Nelle prossime elezioni in Grecia, Syriza è favorito ma l’obiettivo di un governo dotato di una maggioranza solida è incerto. Immaginare Syriza come laboratorio di un progetto nuovo per l’Europa o come un’officina di idee all’avanguardia per la soluzione della crisi, sarebbe irrealistico e, tutto sommato, una bella pretesa. Syriza deve la sua fortuna all’aver interpretato con coerenza, e difeso con costanza, la volontà di una parte consistente del popolo greco di resistere a ciò che considera una prevaricazione pura.

Se verso Syriza non converge la maggioranza assoluta degli elettori greci è perché la resistenza alle imposizioni non basta a garantire una via d’uscita da una situazione estremamente difficile, di cui la Grecia ha le sue responsabilità che non sono indifferenti. Tuttavia, ammalarsi (per propria negligenza oltre che per circostanze sfavorevoli e colpe altrui) non è un buon motivo per subire passivamente una cura violenta, che aggrava lo stato di malattia: per questo, la ribellione di cui è espressione Syriza è una reazione sana, ancor più che legittima, e il consenso, di cui gode, giustificato.

Si usa dire che la posta in gioco in Grecia sia il diritto di un popolo di decidere il suo destino, la difesa di una sovranità nazionale democratica contro poteri sovranazionali non legittimati da un consenso popolare. Che il principio della sovranità nazionale sia stato nel caso greco violato, è innegabile, ma concentrare l’attenzione su questo fatto grave, interpretandolo astrattamente dal suo contesto, può essere fuorviante. La volontà popolare di cui è portavoce Syriza, non insegue l’autodeterminazione. Aspira alla negoziazione di una soluzione con le istituzioni europee, che resti all’interno dei confini dell’Europa.

Le forze democratiche greche non mettono in dubbio la cessione di una parte della sovranità nazionale che l’appartenenza all’Europa comporta, ma mettono l’accento sulla reciprocità del consenso e sulla democraticità dei metodi che tale appartenenza comporta. La richiesta dei greci è ragionevole, a condizione che ci sia l’Europa. Perché se l’Europa, come entità unitaria, non c’è, l’unica possibilità democratica, di cui i popoli che aspirano a crearla dispongono, è di separare le loro strade.

L’esistenza di un’Europa unita è un’esigenza storicamente determinata dei suoi popoli sul piano economico, politico e culturale. Tuttavia, questa esigenza è una condizione necessaria, ma non sufficiente. L’Europa come entità unitaria resterà un sogno impossibile, se la vulnerabile forma di coesistenza politico-finanziaria non troverà un’espressione identitaria sul piano psicologico, se non diventerà un comune sentire che trova nelle differenze, al suo interno e con il mondo esterno, la forza propulsiva che promuove relazioni di scambio.

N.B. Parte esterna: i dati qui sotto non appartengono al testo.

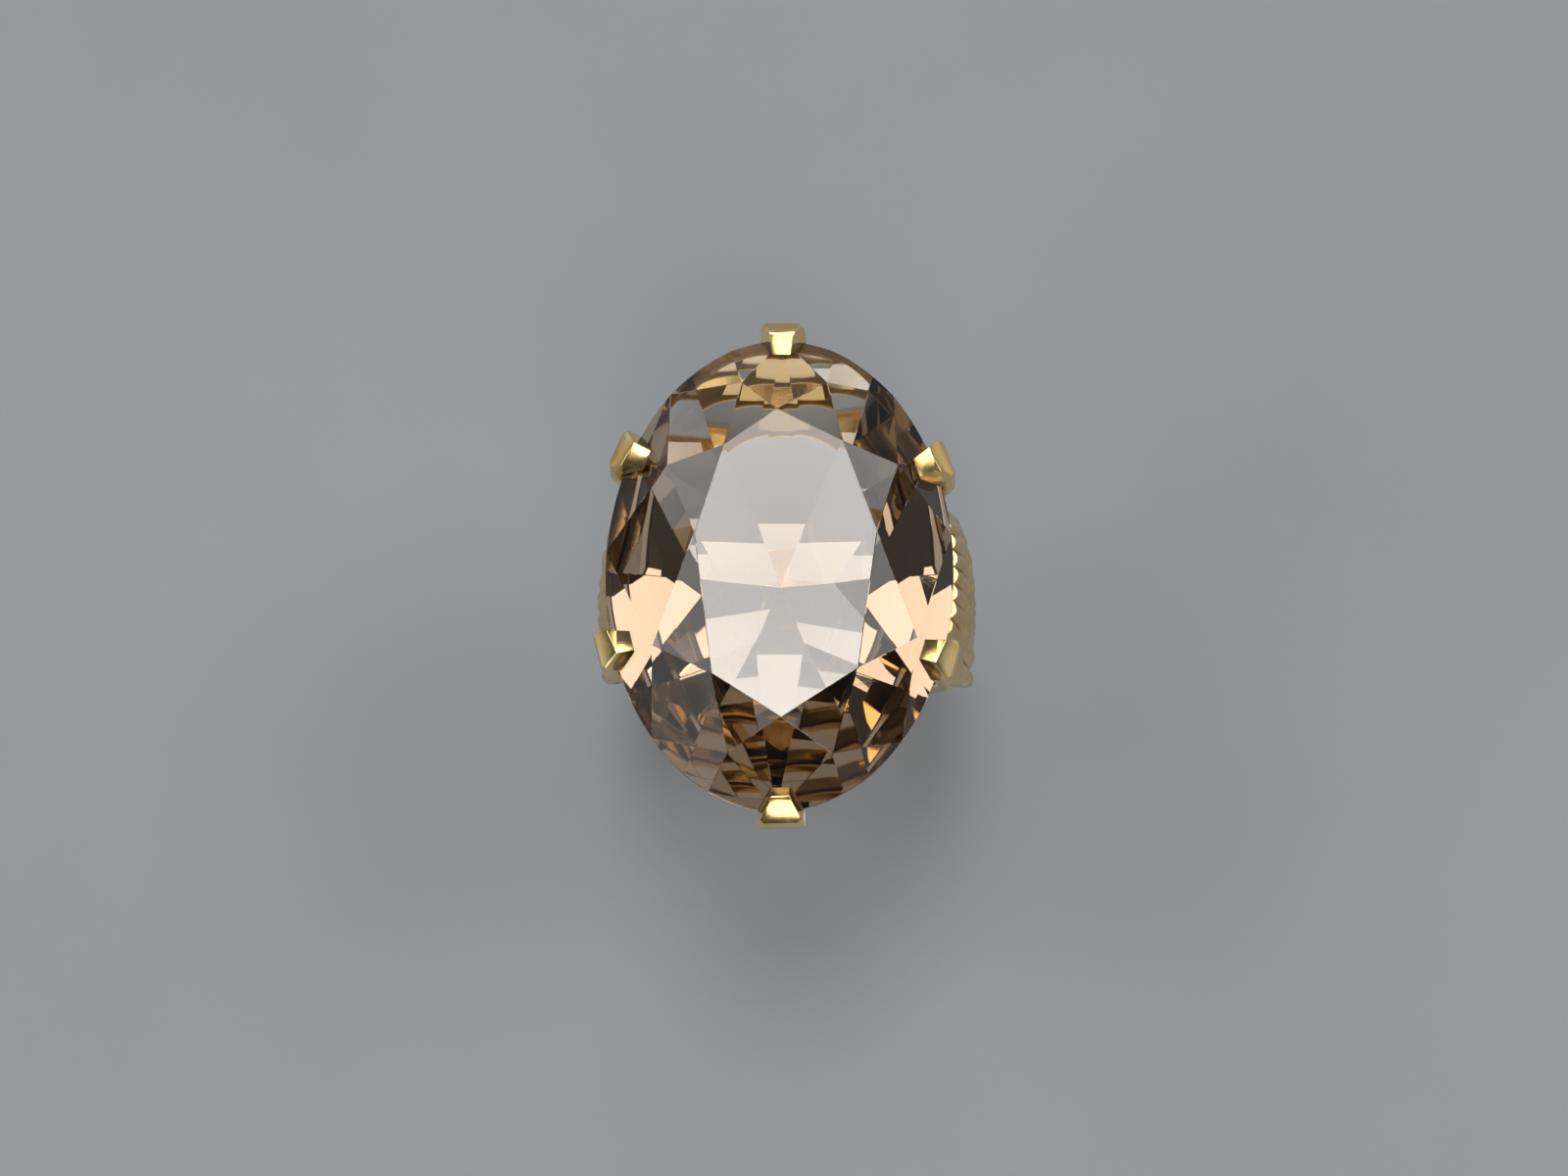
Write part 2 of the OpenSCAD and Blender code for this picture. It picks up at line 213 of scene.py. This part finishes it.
def smoky_stone():
    n = Net("smoky_quartz")
    n.p.inputs["Base Color"].default_value = (1, 1, 1, 1)
    n.p.inputs["Transmission Weight"].default_value = 1.0
    n.p.inputs["IOR"].default_value = 1.544
    n.p.inputs["Metallic"].default_value = 0.0
    # a few rubbed spots and hairlines on a polished stone
    spots = n.ramp(n.noise(1400, 6, 0.7), [(0.66, 0.0), (0.80, 0.03)])
    # the narrow girdle is left unpolished
    geo = n.node("ShaderNodeNewGeometry")
    sep = n.node("ShaderNodeSeparateXYZ")
    n.link(geo.outputs["Normal"], sep.inputs[0])
    girdle = n.math("LESS_THAN", n.math("ABSOLUTE", sep.outputs["Z"]), 0.12)
    n.link(n.math("ADD", spots, n.math("MULTIPLY", girdle, 0.38)), n.p.inputs["Roughness"])
    hair = n.ramp(n.noise(500, 2, 0.5, (1, 22, 1), (0, 0, 0.7)), [(0.49, 0.0), (0.50, 1.0)])
    n.link(n.bump(hair, 0.006, 0.000002), n.p.inputs["Normal"])
    v = n.node("ShaderNodeVolumeAbsorption")
    v.inputs["Color"].default_value = (0.70, 0.50, 0.25, 1)
    v.inputs["Density"].default_value = 80.0
    n.link(v.outputs[0], n.out.inputs["Volume"])
    return n.m


STONE = smoky_stone()


def finish_piece(bm, name, mat, node, smooth=None):
    bmesh.ops.remove_doubles(bm, verts=bm.verts, dist=1e-5)
    bmesh.ops.recalc_face_normals(bm, faces=bm.faces)
    bmesh.ops.scale(bm, vec=(MM, MM, MM), verts=bm.verts)
    me = bpy.data.meshes.new(name)
    bm.to_mesh(me)
    bm.free()
    if smooth is not None:
        for p in me.polygons:
            p.use_smooth = True
        me.set_sharp_from_angle(angle=math.radians(smooth))
    ob = bpy.data.objects.new(name, me)
    bpy.context.scene.collection.objects.link(ob)
    me.materials.append(mat)
    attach(ob, "root")
    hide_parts(node)
    return ob


# ---------------------------------------------------------------- stone
def on_girdle(deg, z=0.0):
    t = math.radians(deg)
    return Vector((A * math.cos(t), B * math.sin(t), z))


# facets are placed by counting eighty points round the girdle, as in the solid
CROWN_K = [2, 11, 20, 29, 39, 50, 60, 70]
CROWN_M = [6, 16, 24, 34, 44, 55, 65, 76]
TABLE_SHARE = [(1.08, 0.19), (0.70, 0.77), (-0.04, 0.98), (-0.62, 0.74), (-0.92, 0.17), (-0.70, -0.73), (0.06, -1.0), (0.88, -0.69)]
PAV_K = [7, 20, 33, 47, 60, 73]
PAV_M = [13, 27, 40, 53, 67, 80]
FINE = 3                                       # points between two of the eighty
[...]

Se parlare di Europa unita ha un significato, è perché la storia l’ha plasmata come luogo d’incontri e di fermenti, di circolazione di merci, di idee e di sentimenti, di contaminazioni e di rivoluzioni culturali e politiche, di coesistenza pacifica e di conflitti terribili. La storia, fatta di comuni catastrofi e risorgimenti, unisce gli Europei in uno stesso destino di lutti e di speranze, molto di più di quanto la miseria dei campanilismi li divida.

Nondimeno, la dissoluzione avrà la meglio, se l’ineguaglianza dei rapporti tra i diversi paesi, e all’interno di ogni paese, continuerà a crescere. La rondine greca non porta soluzioni economiche o politiche, fa domanda di primavera: la ridefinizione del contratto europeo e del rapporto tra i potenti e i popoli, la parità dei contraenti sul piano del desiderio.